In the second official New York City public advocate debate this week, seven of the candidates had a chance to make another pitch directy to voters. And with less than a week to go until the Feb. 26 special election, some voters are just starting to turn in.
So who spurred the most activity on Twitter? To find out, City & State once again partnered with Global Strategy Group, which analyzed the candidates to see who got the most buzz the day of the debate and into the following morning.
Out of the 17-candidate field, just seven met the Campaign Finance Board’s qualifications for the debate, down from 10 in the first official debate.

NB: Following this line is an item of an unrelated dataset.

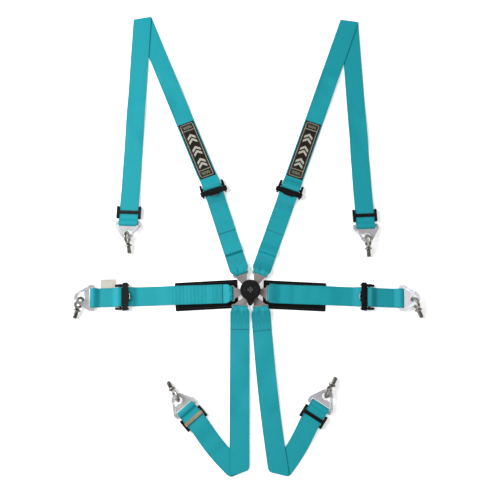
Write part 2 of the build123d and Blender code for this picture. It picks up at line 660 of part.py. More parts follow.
def hook_mouth(gate_side):
    """The way into the hook, between its heel on the base and its tip on the nose."""
    hook = (HOOK_S, 0)
    heel, tip = along(hook, HOOK_HEEL_ANGLE, HOOK_HOLE_R), along(hook, HOOK_TIP_ANGLE, HOOK_HOLE_R)
    shoulder, far = (PLATE_SHOULDER_S + 6, PLATE_HALF + 10), along(hook, HOOK_TIP_ANGLE - 8, 40)
    corners = (hook, heel, shoulder, far, tip)
    return Polygon(*[(s, gate_side * v) for s, v in corners], align=None)


def anchor_gate(strap, side):
    """The spring gate that closes the hook's mouth, turning on the rivet."""
    gate_side = LAYOUTS[strap][side]["gate_side"]
    pivot, tip = (Vector(x, gate_side * y) for x, y in (GATE_PIVOT, GATE_TIP))
    arm = Pos(*pivot) * Circle(GATE_HALF + 1) + Pos(*tip) * Circle(GATE_HALF)
    outline = make_hull(arm.edges()) - Pos(*pivot) * Circle(RIVET_R + 0.1)
    gate = Pos(0, 0, PLATE_T / 2 + 0.05) * extrude(outline, amount=GATE_T)
    return plate_place(strap, side) * gate


def eyebolt(strap, side):
    """A forged ring, neck and collar on a plain shank of the thread's outside diameter."""
    along_x = Rot(0, 90, 0)
    low = (Align.CENTER, Align.CENTER, Align.MIN)
    neck_start = EYE_R + 1
    bolt = Rot(90, 0, 0) * Torus(EYE_R, EYE_WIRE_R)
    bolt += Pos(neck_start, 0, 0) * along_x * Cone(EYE_WIRE_R, 6.5, COLLAR_X - neck_start, align=low)
    bolt += Pos(COLLAR_X, 0, 0) * along_x * Cylinder(COLLAR_R, COLLAR_T, align=low)
    bolt += Pos(COLLAR_X + COLLAR_T, 0, 0) * along_x * Cylinder(THREAD_R, THREAD_LENGTH, align=low)
    return eyebolt_place(strap, side) * bolt


# ---------------------------------------------------------------- sewn-on pieces


def lap_pad(side):
    """The flat pad under the lap strap beside the buckle."""
    d = LAP[side]
    pad = extrude(RectangleRounded(PAD_LENGTH, PAD_WIDTH, 2.0), amount=PAD_T)
    return frame_at(d["pad_centre"], d["pad_angle"]) * pad


def shoulder_patch(side):
    """The woven patch sewn on the upper shoulder strap, following its slope down from the adjuster."""
    d = SHOULDER[side]
    closed, gap = 60.0, 0.1
    start_z = ADJ_BAR_Z + ADJ_LOOP_R + WEB_T
    rise = (start_z - STACK_T) / (closed - ADJ_BAR_S - 2)
    end, loose_end, settled = PATCH_START + PATCH_LENGTH, 180.0, 200.0
    profile = layer(PATCH_START, STACK_T + rise * (closed - PATCH_START) + gap, closed, STACK_T + gap, PATCH_T)
    profile += layer(closed, STACK_T + gap, loose_end, STACK_T + gap, PATCH_T)
    profile += layer(loose_end, STACK_T + gap, settled, WEB_T + gap, PATCH_T)
    profile += layer(settled, WEB_T + gap, end, WEB_T + gap, PATCH_T)
    return frame_at(shoulder_points(side)[0], d["upper"]) * across(profile, PATCH_WIDTH)


def care_label():
    """The cloth label caught under the edge of the left short strap."""
    d = LAP["left"]
    tucked = 6.0
    s, v = d["short_length"] / 2 + 2, -(WEB_WIDTH / 2 + (LABEL_OUT - tucked) / 2)
    label = Pos(s, v, 0.05) * Box(
        LABEL_LENGTH, LABEL_OUT + tucked, LABEL_T, align=(Align.CENTER, Align.CENTER, Align.MIN)
    )
    return frame_at(lap_points("left")[0], d["strap"]) * label


# ---------------------------------------------------------------- all parts


def all_parts():
    """Every node's name with the function call that builds it."""
    parts = {
        "buckle_housing": buckle_housing,
        "buckle_base_plate": buckle_base_plate,
        "buckle_screws": buckle_screws,
        "latch_plungers": latch_plungers,
        "latch_spring": latch_spring,
        "cam_ring": cam_ring,
        "rotary_lever": rotary_lever,
        "care_label": care_label,
    }
    for side in SIDES:
        parts[f"shoulder_lower_strap_{side}"] = lambda s=side: shoulder_lower_strap(s)
        parts[f"shoulder_upper_strap_{side}"] = lambda s=side: shoulder_upper_strap(s)
        parts[f"shoulder_tail_strap_{side}"] = lambda s=side: shoulder_tail_strap(s)
        parts[f"shoulder_patch_{side}"] = lambda s=side: shoulder_patch(s)
        parts[f"lap_strap_{side}"] = lambda s=side: lap_strap(s)
        parts[f"lap_short_strap_{side}"] = lambda s=side: lap_short_strap(s)
        parts[f"lap_pad_{side}"] = lambda s=side: lap_pad(s)
        parts[f"crotch_strap_{side}"] = lambda s=side: crotch_strap(s)
        for strap in LAYOUTS:
            parts[f"{strap}_tongue_{side}"] = lambda k=strap, s=side: tongue(k, s)
            parts[f"{strap}_anchor_plate_{side}"] = lambda k=strap, s=side: anchor_plate(k, s)
            parts[f"{strap}_anchor_gate_{side}"] = lambda k=strap, s=side: anchor_gate(k, s)
            parts[f"{strap}_eyebolt_{side}"] = lambda k=strap, s=side: eyebolt(k, s)
        for strap in ("shoulder", "lap"):
            parts[f"{strap}_adjuster_frame_{side}"] = lambda k=strap, s=side: adjuster_frame(k, s)
            parts[f"{strap}_adjuster_lever_{side}"] = lambda k=strap, s=side: adjuster_lever(k, s)
        for strap in ("shoulder", "crotch"):
            parts[f"{strap}_slide_{side}"] = lambda k=strap, s=side: three_bar_slide(k, s)
    return parts


def main():
    """Writes one STEP file for each node."""
    os.makedirs("parts", exist_ok=True)
    for name, build in all_parts().items():
        export_step(build(), f"parts/{name}.step")


if __name__ == "__main__":
    main()
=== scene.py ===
"""Looks for a six-strap racing harness laid flat: webbing, stitching, pads, patches and hardware.

Geometry is worked out in millimetres and written to meshes in metres. Every place comes from the
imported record's joints: a strap's own frame has S along the strap, V across it and Z up.
"""

import json
import math

import bmesh
import bpy
from mathutils import Matrix, Vector, noise


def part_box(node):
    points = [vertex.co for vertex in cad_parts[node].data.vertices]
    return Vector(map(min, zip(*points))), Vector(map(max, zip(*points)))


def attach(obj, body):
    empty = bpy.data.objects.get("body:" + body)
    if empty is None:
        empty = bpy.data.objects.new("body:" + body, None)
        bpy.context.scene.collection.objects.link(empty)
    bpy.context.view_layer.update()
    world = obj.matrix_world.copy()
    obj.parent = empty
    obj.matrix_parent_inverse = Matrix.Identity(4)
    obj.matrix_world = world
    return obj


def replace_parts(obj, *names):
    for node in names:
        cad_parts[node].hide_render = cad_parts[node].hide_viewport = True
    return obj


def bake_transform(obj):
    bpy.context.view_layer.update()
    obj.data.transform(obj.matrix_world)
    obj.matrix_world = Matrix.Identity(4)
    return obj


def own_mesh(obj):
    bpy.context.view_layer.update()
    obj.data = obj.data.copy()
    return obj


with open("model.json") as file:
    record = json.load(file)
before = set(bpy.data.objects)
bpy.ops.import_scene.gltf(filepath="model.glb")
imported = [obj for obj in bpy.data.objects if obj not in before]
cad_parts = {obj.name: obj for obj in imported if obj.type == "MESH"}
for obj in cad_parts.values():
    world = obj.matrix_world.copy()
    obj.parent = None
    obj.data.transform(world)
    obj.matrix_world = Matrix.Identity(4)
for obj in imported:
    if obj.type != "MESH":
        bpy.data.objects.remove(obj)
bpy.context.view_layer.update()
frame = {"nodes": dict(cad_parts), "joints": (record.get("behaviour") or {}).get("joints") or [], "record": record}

MM = 0.001
SIDES = ("left", "right")
STRAPS = ("shoulder", "lap", "crotch")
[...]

Nomiki Konst, one of the few top contenders who is not already serving in elected office, continued to dominate on Twitter.
Konst, who has the largest following on Twitter amongst the candidates, also had the most popular tweet.
On City & State’s post-debate Twitter poll, City Councilman Jumaane Williams came out ahead, with 19 percent of the 931 votes cast. A much larger share – 59 percent – voted for “someone else,” and the vast majority of the people who replied on Twitter were in favor of Konst. (Twitter polls only allow for four options.) But only 164 people, or just under 18 percent of the poll, actually replied, giving Williams the slight individual advantage.
Results following the first debate on February 6:
On Wednesday night, 10 of the candidates for New York City public advocate crowded onto the stage for the first of two official debates – and the two-hour affair didn’t even include another seven contenders who failed to make the cut.
While the race may be flying under the radar for some New Yorkers, given that it’s a special election in February for an office that isn’t widely understood, the often heated debate still generated a lot of attention online.
So who spurred the most activity on social media? To find out, City & State partnered with Global Strategy Group, which conducted an analysis of which candidates got the most buzz the day of the debate and into the following morning.
Of the 10 candidates who qualified for the debate, two were far ahead of the pack in online mentions on Twitter. Interestingly, two of the three female candidates in the debate field led the way.
Nomiki Konst, one of two candidates on the stage who has not already served in elected office, capitalized on her large Twitter following with a tweet – repeating one of the more noteworthy proposals from any candidates – that got the most retweets.
City & State also posted a Twitter poll – which is limited to four options – asking who won the debate, and Assemblyman Michael Blake came in first, garnering 33 percent of the votes. City Councilman Eric Ulrich got 25 percent, former Council Speaker Melissa Mark-Viverito got 18 percent, and another 24 percent were write-in votes – led by Konst, who came in fourth place.